Having tuned coefficients for the midgame, you will have to calculate the midgame MPC parameters (if you use the Multi ProbCut search) for your evaluation function. This is also very time consuming. Here the problem lies in the fact that you have to execute full width non MPC searches. You will get as a result the a, b, sigma parameters for each (shallow search depth, deep search depth) pair. Since the full width search takes time, I only managed to calculate the parameters up to the depth = 14. To have a fast search in the midgame you will really need MPC parameters for depths = 15,16,17,18,19,20,21,22… Top level programs use the calculated values to extrapolate the a,b, sigma parameters for deeper searches. Tothello uses a similar implementation of extrapolation. The sigma varies considerably depending on the shallow search and deep search depth. This must be reflected by the extrapolation.

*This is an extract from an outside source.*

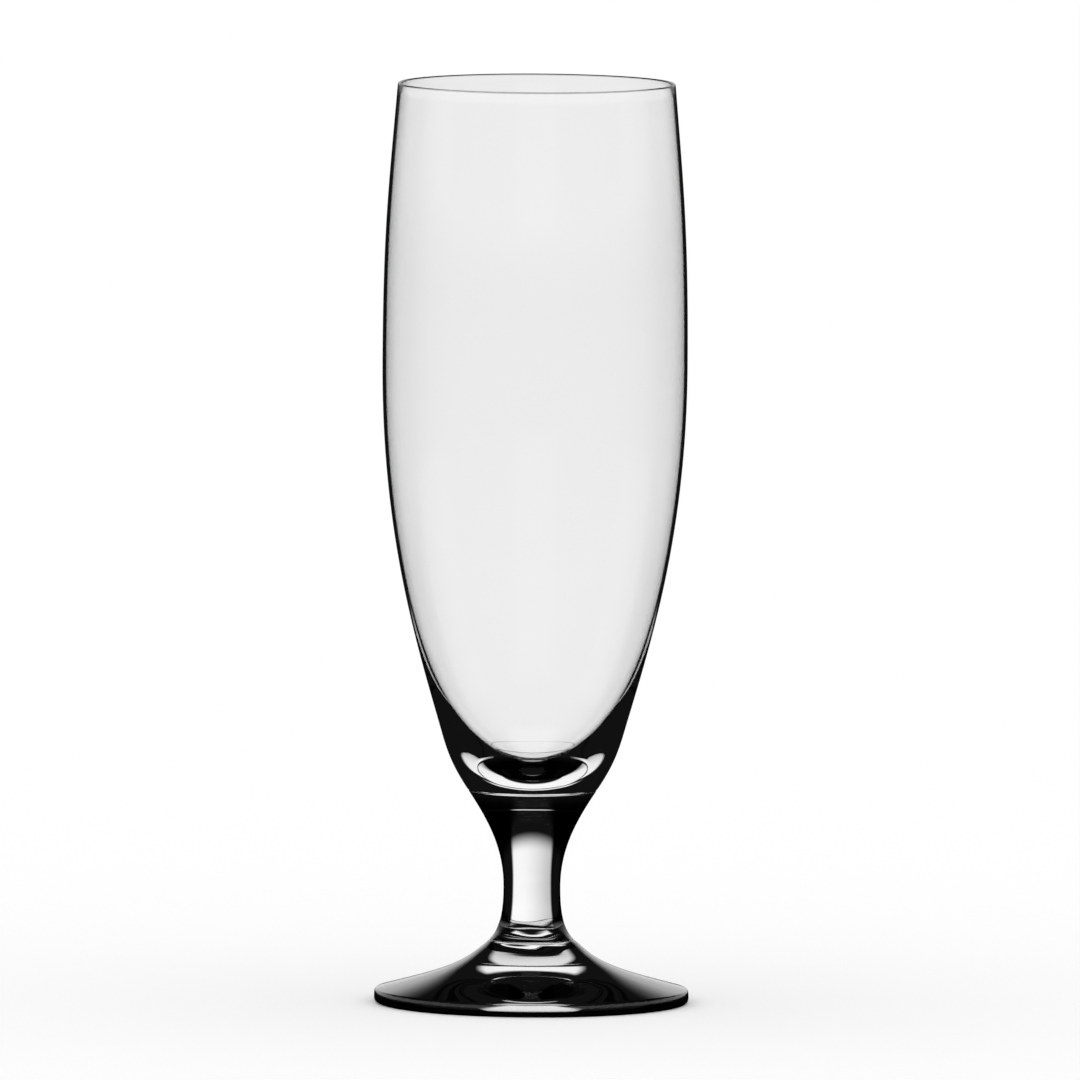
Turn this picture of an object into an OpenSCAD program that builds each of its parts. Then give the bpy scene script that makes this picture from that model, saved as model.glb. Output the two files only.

I have already mentioned the opening book, which can be built either via self-playing or via learning from selected games of game archives. I needed the self-playing mechanism to build the reversed games’ book anyway, thus Tothello used this procedure when it built its opening books.
One can ask why don’t we make use of game databases which are available on the internet and why don’t we allow our program to learn from these games (played by high level programs). Of course you can. These databases can definitely be used to play games which start with the standard opening position, but I think their most important value is that an opening book based on them can be built. However, it is very difficult to select from these game archives a trusted set of games. Random games also help to train your rare coefficients. I didn’t use game archives because:
- it is very difficult to select from these game archives a trusted set of games;
- despite the huge number of random games available for instance on the CGS server, these game positions are not “supervised” and they will not guarantee you that your coefficients will have a 90% required minimum occurrence;
- there are no useful game archives for anti 8x8, 7x7, 6x6, etc. Thus a self-learning is required anyway.